During William Jennings Bryan’s pursuit of the Democratic nomination, he gave the “Cross of Gold” speech. The “Cross of Gold” speech is one of the most historically famous speeches ever, to this day. Many political analysts believe that the “Cross of Gold” speech is what won William Jennings Bryan the democratic nomination. One major pressing issue during the time of this election was the dispute on American currency. William Mckinley was in favor of the gold standard, which benefitted investors and those Americans with wealth. The second option in regards to the currency situation was bimetallism. William Jennings Bryan was in favor of bimetallism which suggested that American currency consist of both silver and gold coins. This would create inflation and as a result would help western farmers, coal miners, and silver miners who were in debt. Bryan’s “Cross of Gold” speech explained why bimetallism was a logical move for America, and that speech won Bryan the votes of most farmers and miners. The end of the “Cross of Gold” speech contains imagery and analogies that were audacious and direct. That is only one reason why this “Cross of Gold” quote is so historically famous.
Preface: Before this quote, William Jennings Bryan is making a strong point as to why we do not need England to switch to bimetallism before America does. He references America’s ancestors and how they declared independence when the population consisted of millions less. His point is that America should be able to declare independence from England in regards to our monetary situation, if our ancestors were able to declare independence many years before.
“If they say bimetallism is good, but that we cannot have it until other nations help us, we reply that, instead of having a gold standard because England has, we will restore bimetallism because the United States has it. If they dare to come out in the open field and defend the gold standard as a good thing, we will fight them to the uttermost. Having behind us the producing masses of this nation, and the world, supported by the commercial interests, the laboring interests and the toilers everywhere, we will answer their demand for the gold standard by saying to them: you shall not press down upon the brow of labor this crown of thorns, you shall not crucify mankind upon a cross of gold.” – William Jennings Bryan
Immediately after the last sentence of this speech, Bryan holds his arms out as if he is being crucified like Jesus Christ. Campaign rhetoric has changed quite a bit since then, and you can definitely tell the difference in how bold speeches were back in the late nineteenth century. Mimicking Jesus Christ during this time period impacted how a lot of citizens viewed William Jennings Bryan, and a lot of people bought into the message of this cross of gold speech. This speech was given during a time when religion was not wildly challenged by science like it is today.
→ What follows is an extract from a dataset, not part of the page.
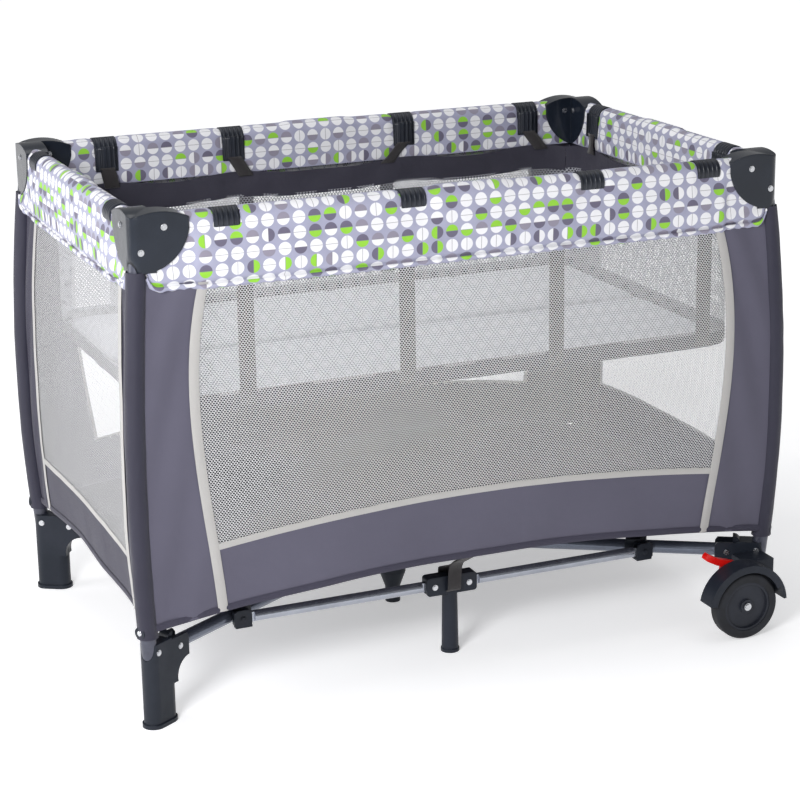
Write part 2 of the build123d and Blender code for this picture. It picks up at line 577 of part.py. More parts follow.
def make_mid_leg(end, side_y):
    """The middle leg of a long side: a column under a bracket with a fork for each side tube."""
    y = SIDE_TUBE_Y
    column = Solid.make_cone(LEG_FOOT_RADIUS, LEG_TOP_RADIUS, BRACKET_BOTTOM, Plane(origin=(0, y, 0)))
    column = column + rod((0, y, 0), (0, y, 5), LEG_FOOT_RADIUS + 1.2)
    spigot = rod((0, y, BRACKET_BOTTOM), (0, y, BRACKET_BOTTOM + 14), 8)
    bracket = rod((0, y, BRACKET_BOTTOM), (0, y, BRACKET_TOP), LEG_TOP_RADIUS)
    outline = Pos(0, (BRACKET_BOTTOM + BRACKET_TOP) / 2) * RectangleRounded(
        2 * BRACKET_HALF_LENGTH, BRACKET_TOP - BRACKET_BOTTOM, 5
    )
    bracket = bracket + plate_xz(outline, y - BRACKET_HALF_WIDTH, y + BRACKET_HALF_WIDTH)
    bracket = bracket - spigot
    pins = []
    for side in (-1, 1):
        near, far = sorted((side * (MID_PIVOT_X - TONGUE_RADIUS - 0.8), side * (BRACKET_HALF_LENGTH + 5)))
        slot_top = BASE_Z + TONGUE_RADIUS + 0.8
        bracket = bracket - block(near, far, y - EAR_GAP, y + EAR_GAP, BRACKET_BOTTOM - 5, slot_top)
        pins.append(rivet((side * MID_PIVOT_X, y, BASE_Z), (0, 1, 0), 2 * BRACKET_HALF_WIDTH))
    for pin in pins:
        bracket = bracket - pin
    save(f"mid_leg_{end}", *[mirrored(piece, 1, side_y) for piece in [column + spigot, bracket, *pins]])


# ---- soft parts, as plain solids of the right size and place ----
PAD_HINGE_RADIUS = 6.0        # lower outer edge, which each half of the mattress turns about


def make_soft_parts():
    wall_low, wall_high, cloth = 150.0, 646.0, 3.0
    long_half, short_half = 476.0, 284.0
    walls = []
    for sign in (-1, 1):
        y0, y1 = sorted((sign * 307.0, sign * (307.0 + cloth)))
        walls.append(block(-long_half, long_half, y0, y1, wall_low, wall_high))
        x0, x1 = sorted((sign * 489.0, sign * (489.0 + cloth)))
        walls.append(block(x0, x1, -short_half, short_half, wall_low, wall_high))
    save("wall_panels", *walls)

    save("yard_floor", block(-478, 478, -296, 296, 141, 145))

    cover_low, cover_high = 650.0, 752.0
    covers = []
    for sign in (-1, 1):
        y0, y1 = sorted((sign * 329.8, sign * 332.8))
        covers.append(block(-424, 424, y0, y1, cover_low, cover_high))
        x0, x1 = sorted((sign * 511.8, sign * 514.8))
        covers.append(block(x0, x1, -243, 243, cover_low, cover_high))
    save("rail_covers", *covers)

    liner_x, liner_y, liner_low, liner_high, liner_wall = 471.0, 290.0, 446.0, 704.0, 2.5
    liner = block(-liner_x, liner_x, -liner_y, liner_y, liner_low, liner_high)
    liner = liner - block(-liner_x + liner_wall, liner_x - liner_wall, -liner_y + liner_wall,
                          liner_y - liner_wall, liner_low + liner_wall, liner_high + 5)
    save("bassinet_liner", liner)

    pad_low, pad_high, pad_x, pad_y, pad_gap = 450.0, 474.0, 463.0, 282.0, 1.0
    for end, sign in ENDS.items():
        y0, y1 = sorted((sign * pad_gap, sign * pad_y))
        pad = fillet(block(-pad_x, pad_x, y0, y1, pad_low, pad_high).edges().filter_by(Axis.Z), 20)
        hinge_edge = pad.edges().filter_by(Axis.X).sort_by(lambda e: sign * e.center().Y - e.center().Z)[-1]
        save(f"mattress_{end}", fillet(hinge_edge, PAD_HINGE_RADIUS))


os.makedirs("parts", exist_ok=True)
for corner_name, (corner_x, corner_y) in CORNERS.items():
    make_corner(corner_name, corner_x, corner_y)
    make_diagonal(corner_name, corner_x, corner_y)
    make_base_clip(corner_name, corner_x, corner_y)
for end_name, end_y in ENDS.items():
    make_wheel(end_name, end_y)
    make_brake_lever(end_name, end_y)
    make_mid_leg(end_name, end_y)
    for side_name in SIDES:
        make_long_rail(end_name, side_name)
        make_short_rail(end_name, side_name)
        make_side_tube(end_name, side_name)
make_locks()
make_hub()
make_soft_parts()
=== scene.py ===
"""Looks of a travel play yard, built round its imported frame.

Metres, +Z up, +X along a long side, -Y front.
"""
import json
from math import cos, exp, hypot, pi, radians, sin, sqrt

import bmesh
import bpy
import numpy as np
from mathutils import Matrix, Vector, noise


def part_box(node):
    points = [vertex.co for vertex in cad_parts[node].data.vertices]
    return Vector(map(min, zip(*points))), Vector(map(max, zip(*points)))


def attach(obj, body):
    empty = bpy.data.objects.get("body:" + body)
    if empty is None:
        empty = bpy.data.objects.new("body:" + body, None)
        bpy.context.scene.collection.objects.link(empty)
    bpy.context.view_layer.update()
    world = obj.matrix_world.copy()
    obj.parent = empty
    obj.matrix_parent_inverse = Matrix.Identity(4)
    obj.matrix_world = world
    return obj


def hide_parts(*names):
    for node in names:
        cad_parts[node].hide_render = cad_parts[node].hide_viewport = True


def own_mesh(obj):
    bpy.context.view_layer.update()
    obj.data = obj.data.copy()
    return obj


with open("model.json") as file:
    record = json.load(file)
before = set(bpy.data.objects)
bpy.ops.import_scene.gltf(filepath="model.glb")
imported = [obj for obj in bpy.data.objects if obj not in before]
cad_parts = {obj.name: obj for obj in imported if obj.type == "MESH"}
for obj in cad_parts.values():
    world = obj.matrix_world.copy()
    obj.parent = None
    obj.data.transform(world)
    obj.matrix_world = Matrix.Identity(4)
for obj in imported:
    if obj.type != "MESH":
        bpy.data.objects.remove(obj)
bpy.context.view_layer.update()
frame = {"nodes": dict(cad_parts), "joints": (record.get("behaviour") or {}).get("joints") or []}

# ---- places, from the frame's joints and nodes ----
PIVOT = {joint["name"]: Vector(joint["pos_m"]) for joint in frame["joints"] if "pos_m" in joint}
RAIL_Y = PIVOT["rail_pivot_rear_right"].y
RAIL_X = PIVOT["rail_pivot_right_rear"].x
RAIL_Z = PIVOT["rail_pivot_rear_right"].z
RAIL_OUT = {"long": RAIL_Y, "short": RAIL_X}
CAP_LOW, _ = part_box("cap_rear_right")
_, FLOOR_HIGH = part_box("yard_floor")
LINER_LOW, LINER_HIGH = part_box("bassinet_liner")
PAD_LOW, PAD_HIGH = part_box("mattress_rear")

# the bowed line of a corner post: top, widest and bottom points of the +X +Y corner
POST_LINE = ((0.494, 0.312, 0.738), (0.517, 0.326, 0.420), (0.505, 0.310, 0.084))
SLEEVE_RADIUS = 0.0146
SLEEVE_BOTTOM = 0.141
HEM_TAB = Vector((0.852, 0.523, 0.151))    # the hem's tab: its direction out of the post, and its height
HEM_TAB_REACH = 0.022
WALL_PROUD = {"long": 0.0075, "short": -0.002}    # wall cloth outside the posts' axes
COVER_RADIUS = 0.0172         # rail cover round the rail
CLIP_GRIP_RADIUS = 0.0146     # rail cover squeezed by a clip
CLIP_RADIUS = 0.0175
CLIP_LENGTH = 0.038
CLIPS = {
    "front": (-0.372, -0.092, 0.194, 0.390),
    "rear": (-0.369, -0.152, 0.155, 0.390),
    "left": (-0.212, 0.212),
    "right": (-0.212, 0.212),
}
# how far along the side the webbing leans, from each clip to the bassinet
WEBBING_LEAN = {
    "front": (0.035, 0.003, -0.040, 0.017),
    "rear": (0.006, 0.019, -0.034, 0.024),
    "left": (0.010, -0.006),
    "right": (0.008, -0.010),
}
SIDES = ("front", "rear", "left", "right")
LONG_SIDES = ("front", "rear")
SIGN = {"front": -1, "rear": 1, "left": -1, "right": 1}
CORNERS = {"front_left": (-1, -1), "front_right": (1, -1), "rear_left": (-1, 1), "rear_right": (1, 1)}


def is_long(side):
    return side in LONG_SIDES


def kind_of(side):
    return "long" if is_long(side) else "short"


def place(side, along, out, z):
    """A point on a side: along it, outward from the middle of the yard, and up."""
    return (along, SIGN[side] * out, z) if is_long(side) else (SIGN[side] * out, along, z)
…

The most famous quote from this speech is obviously during his last statement. When he mentions putting a cross of thorns upon the brown of labor and crucifying mankind upon a cross of gold, Bryan really captures the attention of the audience. Maybe he is comparing the seriousness to the gold standard issue to the crucifying of Jesus Christ. Also, he could have been comparing the Farmers, silver miners, and coal miners out west to Jesus Christ himself. William Jennings Bryan was standing up for the Blue Collar workers of America. He was implying that they are the life-force of this country that get minimal recognition, but without them we would be in worse position than we are already in with them. The gold standard would be killing their careers and drastically altering their lives. If anything this speech shows a classic difference between democrat and republican. The Democrat wants to promote a system that benefits the blue collar working man, while the Republican is concerned with keeping the gold standard, which benefits rich investors and businessmen.